Published: 18 March 2002

Updated: 19 November 2014

Fire tore through Triumph’s Hinckley factory on Friday leaving Britain’s biggest bike firm in a state of disarray.

For more on this, complete with dramatic pictures, see MCN, out on Wednesday, March 20. To see the video, shot by fire crews, click on the link on the right.

Firefighters were called to the scene when the fire at 8.41pm on Friday night. When the blaze was at its peak, at around midnight, 20 fire engines and 120 firefighters were at the scene.

It took two more hours before the blaze was under control. The work continued throughout the night and the following day to totally extinguish the fire. Even on Sunday, as demolition crews moved in to begin clearing the effected areas, two fire engines were still on site.

Triumph bosses believe it will take up to four months to get production back to normal.

But the firm is keen to reassure staff and customers that they will not be affected by the disaster. In a written statement issued by the company, managing director Karl Wharton said: " The fire, which was confined to a section of the assembly area, was quickly brought under control and has only affected certain areas at one of our four production and distribution centres in Hinckley. No-one was hurt and all of our 650 UK staff are being informed that their jobs are secure.

" It will have no immediate impact on motorcycles ready for distribution held in our network of bike stores in the UK, Europe, the United States, Australia, Japan and other countries. "

However, the fire is bound to have an impact on the firm’s ability to keep production up to its normal level.

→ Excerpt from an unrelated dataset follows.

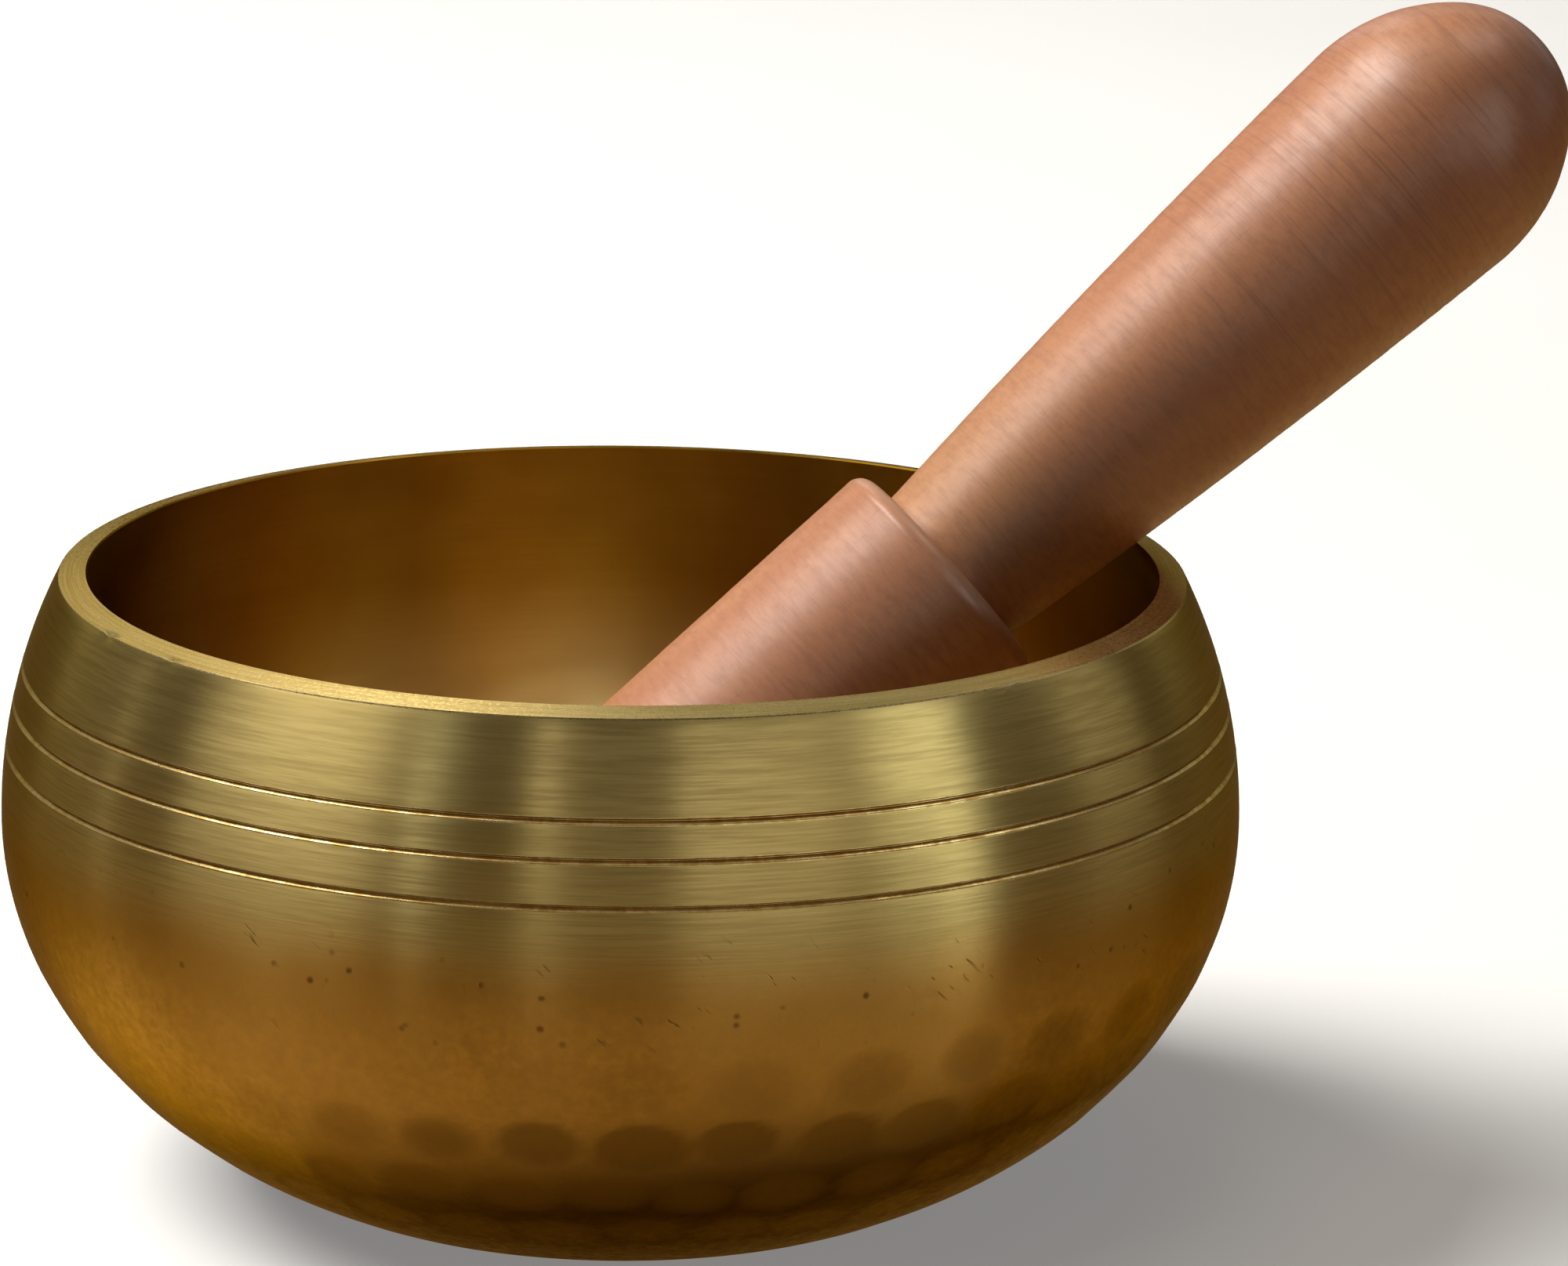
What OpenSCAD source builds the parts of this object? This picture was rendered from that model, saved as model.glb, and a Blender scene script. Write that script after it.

The building struck by the fire contains the firm’s original production line, which has since been supplemented by new facilities in another factory on the same industrial estate in Hinckley. The new factory is where the majority of the bikes are assembled, and where the frames and swingarms are manufactured, as well as containing the manufacturing equipment for the Bonneville’s two-cylinder engine. However, the old building still houses the facilities for manufacturing and assembling most of Triumph’s three and four cylinder engines, and is where the completed bikes are given quality checks before being dispatched. The building is also believed to contain the firm’s research and development area, as well as the firm’s main office complex, although it is not clear how much damage these areas sustained.

So far, fire experts have been unable to establish the cause of the blaze.